Robin Christopher, a lawyer representing several victims of hate attacks who have been booked by the police, said securing bail for them is difficult.
“It all depends on whether the victims have access to legal help and resources. The cases are taking a physical, financial and mental toll on them,” he told Al Jazeera.
Job losses and social boycott
The repeated assaults on Christians have also resulted in them facing social boycotts and threats to their livelihood. The fear is so strong that some victims do not even want to speak to the media. Many of those Al Jazeera spoke to preferred to remain anonymous.
Benjamin, the pastor, is the only victim of hate attacks who did not ask for his name to be changed for this report. “I am not afraid of anything,” he said.
Most of the attacks were reported in Karnataka’s small towns and villages.
On December 12, Christian religious books were burned by Hindu groups in Kolar district’s Srinivaspur. According to a rights activist from Kolar, once an individual becomes the target of a hate crime because of their religion or caste, neighbors, employers and even friends distance themselves from the victim.

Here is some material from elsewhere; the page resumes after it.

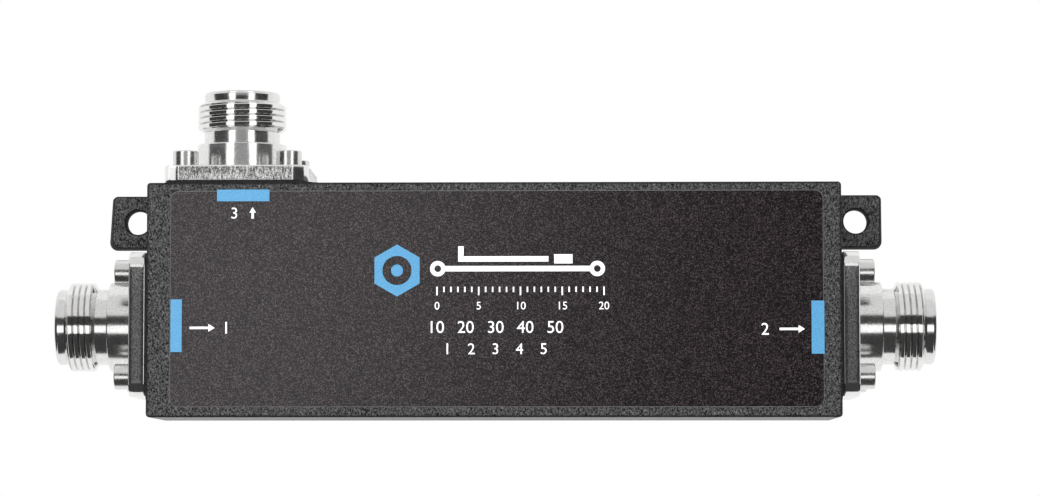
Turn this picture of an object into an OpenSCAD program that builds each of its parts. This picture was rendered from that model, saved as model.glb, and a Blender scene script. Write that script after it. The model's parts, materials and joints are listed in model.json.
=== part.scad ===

“Nobody wants to be seen close to the victims because the attackers have the blessings of politicians in power,” said the activist who agreed to speak only on condition of anonymity.
Pastor Vinay (name changed) from Udupi district is facing a similar “social boycott”.
On September 10, a right-wing Hindu mob attacked while the pastor was conducting a prayer meeting in the district’s Nitte village. “The mob beat up and injured several devotees. They even ripped off a woman’s blouse,” he alleged.